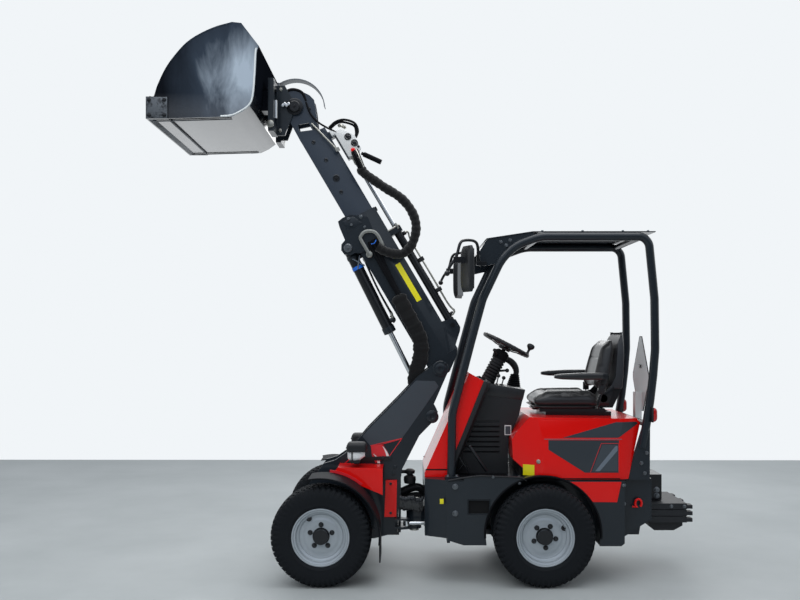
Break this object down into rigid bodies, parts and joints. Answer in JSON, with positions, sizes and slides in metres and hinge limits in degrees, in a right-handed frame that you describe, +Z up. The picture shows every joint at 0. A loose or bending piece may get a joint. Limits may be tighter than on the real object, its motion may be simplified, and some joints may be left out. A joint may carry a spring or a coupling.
{
  "type": "mini wheel loader",
  "caption": "Small articulated wheel loader with a telescopic boom held up, a bucket, an open canopy over one seat and four block-tread tyres.",
  "frame": {"origin": "on the ground, under the middle of the bounding box", "axes": "+X to the bucket, +Y to the operator's left, +Z up; the centre joint's axis is at X = 0.0715 m"},
  "size_m": [3.237, 1.08, 3.258],
  "materials": {
    "blue_grey_paint": "semi-gloss powder coat",
    "cast_black": "black-painted casting",
    "red_paint": "gloss paint",
    "black_metal": "satin black",
    "seat_vinyl": "grained vinyl",
    "black_plastic": "fine-grained moulding",
    "lamp_red": "red lens",
    "plate_grey": "matt light grey sheet",
    "zinc_steel": "zinc plated",
    "lamp_clear": "clear lens",
    "hose_black": "fabric-sleeved hose",
    "chrome_rod": "polished",
    "block_grey": "moulded",
    "tyre_rubber": "matt tread rubber",
    "rim_silver": "silver wheel paint"
  },
  "bodies": {
    "rear_frame": {"rear_chassis": "blue_grey_paint", "side_panels": "blue_grey_paint", "engine": "cast_black", "engine_hood": "red_paint", "seat_base": "black_metal", "seat_cushion": "seat_vinyl", "seat_back": "seat_vinyl", "seat_shell": "black_plastic", "armrests": "black_plastic", "console_cowl": "red_paint", "console": "black_plastic", "steering_column": "black_plastic", "controls": "black_plastic", "left_hoop": "blue_grey_paint", "right_hoop": "blue_grey_paint", "canopy_bars": "blue_grey_paint", "roof_panel": "blue_grey_paint", "mirrors": "black_plastic", "rear_hitch": "black_metal", "rear_weights": "cast_black", "rear_lamps": "lamp_red", "rear_plate": "plate_grey", "rear_wheel_motors": "black_metal"},
    "front_frame": {"front_frame": "blue_grey_paint", "centre_pin": "zinc_steel", "boom_pin": "zinc_steel", "mudguards": "black_plastic", "headlamps": "lamp_clear", "lamp_mounts": "black_plastic", "fender_panels": "red_paint", "tower_covers": "red_paint", "front_wheel_motors": "black_metal"},
    "boom_outer": {"boom_outer": "blue_grey_paint", "lift_pin": "zinc_steel", "telescope_barrel": "black_metal", "hose_sleeve": "hose_black", "hose_loop": "hose_black"},
    "boom_inner": {"boom_inner": "blue_grey_paint", "telescope_rod": "chrome_rod", "bucket_pin": "zinc_steel", "coupler_block": "block_grey"},
    "tilt_lever": {"tilt_lever": "blue_grey_paint"},
    "bucket": {"quick_coupler": "blue_grey_paint", "bucket": "black_metal", "hose_guard": "zinc_steel"},
    "lift_barrel": {"lift_barrel": "black_metal"},
    "lift_rod": {"lift_rod": "chrome_rod"},
    "steer_barrel": {"steer_barrel": "black_metal"},
    "steer_rod": {"steer_rod": "chrome_rod"},
    "steering_wheel": {"steering_wheel": "black_plastic"},
    "front_left_wheel": {"front_left_tyre": "tyre_rubber", "front_left_rim": "rim_silver"},
    "front_right_wheel": {"front_right_tyre": "tyre_rubber", "front_right_rim": "rim_silver"},
    "rear_left_wheel": {"rear_left_tyre": "tyre_rubber", "rear_left_rim": "rim_silver"},
    "rear_right_wheel": {"rear_right_tyre": "tyre_rubber", "rear_right_rim": "rim_silver"}
  },
  "joints": [
    {"name": "articulation", "type": "hinge", "parent": "rear_frame", "child": "front_frame", "pos_m": [0.0715, 0, 0.33], "axis": [0, 0, 1], "range_deg": [-40, 40]},
    {"name": "front_left_wheel_spin", "type": "hinge", "parent": "front_frame", "child": "front_left_wheel", "pos_m": [0.6165, 0.432, 0.292], "axis": [0, 1, 0], "continuous": true},
    {"name": "front_right_wheel_spin", "type": "hinge", "parent": "front_frame", "child": "front_right_wheel", "pos_m": [0.6165, -0.432, 0.292], "axis": [0, 1, 0], "continuous": true},
    {"name": "rear_left_wheel_spin", "type": "hinge", "parent": "rear_frame", "child": "rear_left_wheel", "pos_m": [-0.6775, 0.432, 0.292], "axis": [0, 1, 0], "continuous": true},
    {"name": "rear_right_wheel_spin", "type": "hinge", "parent": "rear_frame", "child": "rear_right_wheel", "pos_m": [-0.6775, -0.432, 0.292], "axis": [0, 1, 0], "continuous": true},
    {"name": "boom_lift", "type": "hinge", "parent": "front_frame", "child": "boom_outer", "pos_m": [-0.0915, 0, 1.249], "axis": [0, -1, 0], "range_deg": [-110, 0]},
    {"name": "telescope", "type": "slide", "parent": "boom_outer", "child": "boom_inner", "axis": [0.5075, 0, 0.8616], "range_m": [-0.5, 0], "deforming": ["hose_loop"]},
    {"name": "tilt_level", "type": "hinge", "parent": "boom_inner", "child": "tilt_lever", "pos_m": [0.81882, 0, 2.88309], "axis": [0, -1, 0], "range_deg": [0, 110]},
    {"name": "bucket_tilt", "type": "hinge", "parent": "tilt_lever", "child": "bucket", "pos_m": [0.81882, 0, 2.88309], "axis": [0, -1, 0], "range_deg": [-40, 30]},
    {"name": "lift_ram_swing", "type": "hinge", "parent": "boom_outer", "child": "lift_barrel", "pos_m": [0.48503, 0, 1.9992], "axis": [0, -1, 0], "range_deg": [-1.3, 0]},
    {"name": "lift_ram_stroke", "type": "slide", "parent": "lift_barrel", "child": "lift_rod", "axis": [-0.4472, 0, -0.8945], "range_m": [-0.495, 0]},
    {"name": "steer_ram_swing", "type": "hinge", "parent": "rear_frame", "child": "steer_barrel", "pos_m": [-0.3485, 0.135, 0.3], "axis": [0, 0, 1], "range_deg": [-4.5, 4.5]},
    {"name": "steer_ram_stroke", "type": "slide", "parent": "steer_barrel", "child": "steer_rod", "axis": [0.9995, 0.0319, 0], "range_m": [-0.098, 0.098]},
    {"name": "steering_wheel_turn", "type": "hinge", "parent": "rear_frame", "child": "steering_wheel", "pos_m": [-0.5065, 0, 1.39], "axis": [-0.4633, 0, 0.8862], "range_deg": [-180, 180]}
  ],
  "couplings": [
    {"joint": "tilt_level", "follows": "boom_lift", "ratio": -1},
    {"joint": "lift_ram_swing", "follows": "boom_lift", "ratio": 0.01115},
    {"joint": "lift_ram_stroke", "follows": "boom_lift", "m_per_rad": 0.25726},
    {"joint": "steer_ram_swing", "follows": "articulation", "ratio": 0.11},
    {"joint": "steer_ram_stroke", "follows": "articulation", "m_per_rad": -0.1398},
    {"joint": "steering_wheel_turn", "follows": "articulation", "ratio": 4.5}
  ]
}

□ □ □ □

**GIVEN PROBLEM**
Copy down the whole of the data above, matching it exactly.

**EXERCISE RESULT**
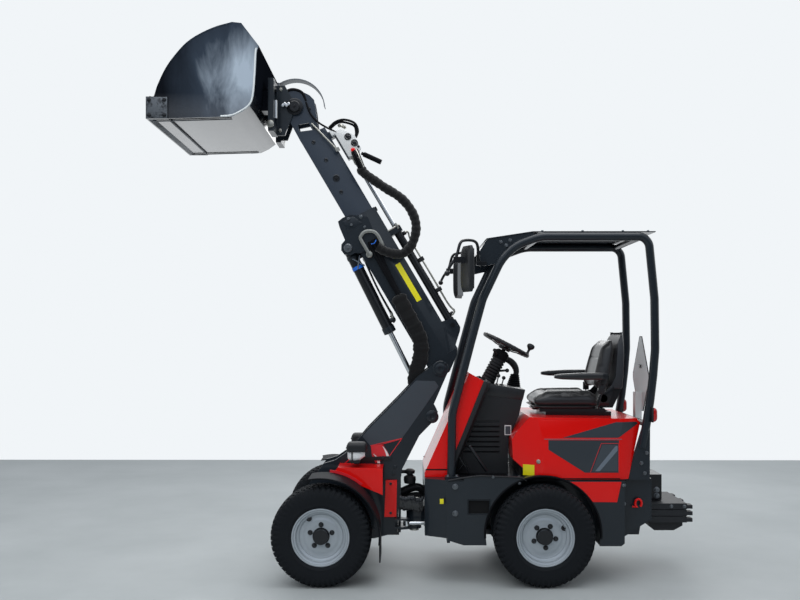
Break this object down into rigid bodies, parts and joints. Answer in JSON, with positions, sizes and slides in metres and hinge limits in degrees, in a right-handed frame that you describe, +Z up. The picture shows every joint at 0. A loose or bending piece may get a joint. Limits may be tighter than on the real object, its motion may be simplified, and some joints may be left out. A joint may carry a spring or a coupling.
{
  "type": "mini wheel loader",
  "caption": "Small articulated wheel loader with a telescopic boom held up, a bucket, an open canopy over one seat and four block-tread tyres.",
  "frame": {"origin": "on the ground, under the middle of the bounding box", "axes": "+X to the bucket, +Y to the operator's left, +Z up; the centre joint's axis is at X = 0.0715 m"},
  "size_m": [3.237, 1.08, 3.258],
  "materials": {
    "blue_grey_paint": "semi-gloss powder coat",
    "cast_black": "black-painted casting",
    "red_paint": "gloss paint",
    "black_metal": "satin black",
    "seat_vinyl": "grained vinyl",
    "black_plastic": "fine-grained moulding",
    "lamp_red": "red lens",
    "plate_grey": "matt light grey sheet",
    "zinc_steel": "zinc plated",
    "lamp_clear": "clear lens",
    "hose_black": "fabric-sleeved hose",
    "chrome_rod": "polished",
    "block_grey": "moulded",
    "tyre_rubber": "matt tread rubber",
    "rim_silver": "silver wheel paint"
  },
  "bodies": {
    "rear_frame": {"rear_chassis": "blue_grey_paint", "side_panels": "blue_grey_paint", "engine": "cast_black", "engine_hood": "red_paint", "seat_base": "black_metal", "seat_cushion": "seat_vinyl", "seat_back": "seat_vinyl", "seat_shell": "black_plastic", "armrests": "black_plastic", "console_cowl": "red_paint", "console": "black_plastic", "steering_column": "black_plastic", "controls": "black_plastic", "left_hoop": "blue_grey_paint", "right_hoop": "blue_grey_paint", "canopy_bars": "blue_grey_paint", "roof_panel": "blue_grey_paint", "mirrors": "black_plastic", "rear_hitch": "black_metal", "rear_weights": "cast_black", "rear_lamps": "lamp_red", "rear_plate": "plate_grey", "rear_wheel_motors": "black_metal"},
    "front_frame": {"front_frame": "blue_grey_paint", "centre_pin": "zinc_steel", "boom_pin": "zinc_steel", "mudguards": "black_plastic", "headlamps": "lamp_clear", "lamp_mounts": "black_plastic", "fender_panels": "red_paint", "tower_covers": "red_paint", "front_wheel_motors": "black_metal"},
    "boom_outer": {"boom_outer": "blue_grey_paint", "lift_pin": "zinc_steel", "telescope_barrel": "black_metal", "hose_sleeve": "hose_black", "hose_loop": "hose_black"},
    "boom_inner": {"boom_inner": "blue_grey_paint", "telescope_rod": "chrome_rod", "bucket_pin": "zinc_steel", "coupler_block": "block_grey"},
    "tilt_lever": {"tilt_lever": "blue_grey_paint"},
    "bucket": {"quick_coupler": "blue_grey_paint", "bucket": "black_metal", "hose_guard": "zinc_steel"},
    "lift_barrel": {"lift_barrel": "black_metal"},
    "lift_rod": {"lift_rod": "chrome_rod"},
    "steer_barrel": {"steer_barrel": "black_metal"},
    "steer_rod": {"steer_rod": "chrome_rod"},
    "steering_wheel": {"steering_wheel": "black_plastic"},
    "front_left_wheel": {"front_left_tyre": "tyre_rubber", "front_left_rim": "rim_silver"},
    "front_right_wheel": {"front_right_tyre": "tyre_rubber", "front_right_rim": "rim_silver"},
    "rear_left_wheel": {"rear_left_tyre": "tyre_rubber", "rear_left_rim": "rim_silver"},
    "rear_right_wheel": {"rear_right_tyre": "tyre_rubber", "rear_right_rim": "rim_silver"}
  },
  "joints": [
    {"name": "articulation", "type": "hinge", "parent": "rear_frame", "child": "front_frame", "pos_m": [0.0715, 0, 0.33], "axis": [0, 0, 1], "range_deg": [-40, 40]},
    {"name": "front_left_wheel_spin", "type": "hinge", "parent": "front_frame", "child": "front_left_wheel", "pos_m": [0.6165, 0.432, 0.292], "axis": [0, 1, 0], "continuous": true},
    {"name": "front_right_wheel_spin", "type": "hinge", "parent": "front_frame", "child": "front_right_wheel", "pos_m": [0.6165, -0.432, 0.292], "axis": [0, 1, 0], "continuous": true},
    {"name": "rear_left_wheel_spin", "type": "hinge", "parent": "rear_frame", "child": "rear_left_wheel", "pos_m": [-0.6775, 0.432, 0.292], "axis": [0, 1, 0], "continuous": true},
    {"name": "rear_right_wheel_spin", "type": "hinge", "parent": "rear_frame", "child": "rear_right_wheel", "pos_m": [-0.6775, -0.432, 0.292], "axis": [0, 1, 0], "continuous": true},
    {"name": "boom_lift", "type": "hinge", "parent": "front_frame", "child": "boom_outer", "pos_m": [-0.0915, 0, 1.249], "axis": [0, -1, 0], "range_deg": [-110, 0]},
    {"name": "telescope", "type": "slide", "parent": "boom_outer", "child": "boom_inner", "axis": [0.5075, 0, 0.8616], "range_m": [-0.5, 0], "deforming": ["hose_loop"]},
    {"name": "tilt_level", "type": "hinge", "parent": "boom_inner", "child": "tilt_lever", "pos_m": [0.81882, 0, 2.88309], "axis": [0, -1, 0], "range_deg": [0, 110]},
    {"name": "bucket_tilt", "type": "hinge", "parent": "tilt_lever", "child": "bucket", "pos_m": [0.81882, 0, 2.88309], "axis": [0, -1, 0], "range_deg": [-40, 30]},
    {"name": "lift_ram_swing", "type": "hinge", "parent": "boom_outer", "child": "lift_barrel", "pos_m": [0.48503, 0, 1.9992], "axis": [0, -1, 0], "range_deg": [-1.3, 0]},
    {"name": "lift_ram_stroke", "type": "slide", "parent": "lift_barrel", "child": "lift_rod", "axis": [-0.4472, 0, -0.8945], "range_m": [-0.495, 0]},
    {"name": "steer_ram_swing", "type": "hinge", "parent": "rear_frame", "child": "steer_barrel", "pos_m": [-0.3485, 0.135, 0.3], "axis": [0, 0, 1], "range_deg": [-4.5, 4.5]},
    {"name": "steer_ram_stroke", "type": "slide", "parent": "steer_barrel", "child": "steer_rod", "axis": [0.9995, 0.0319, 0], "range_m": [-0.098, 0.098]},
    {"name": "steering_wheel_turn", "type": "hinge", "parent": "rear_frame", "child": "steering_wheel", "pos_m": [-0.5065, 0, 1.39], "axis": [-0.4633, 0, 0.8862], "range_deg": [-180, 180]}
  ],
  "couplings": [
    {"joint": "tilt_level", "follows": "boom_lift", "ratio": -1},
    {"joint": "lift_ram_swing", "follows": "boom_lift", "ratio": 0.01115},
    {"joint": "lift_ram_stroke", "follows": "boom_lift", "m_per_rad": 0.25726},
    {"joint": "steer_ram_swing", "follows": "articulation", "ratio": 0.11},
    {"joint": "steer_ram_stroke", "follows": "articulation", "m_per_rad": -0.1398},
    {"joint": "steering_wheel_turn", "follows": "articulation", "ratio": 4.5}
  ]
}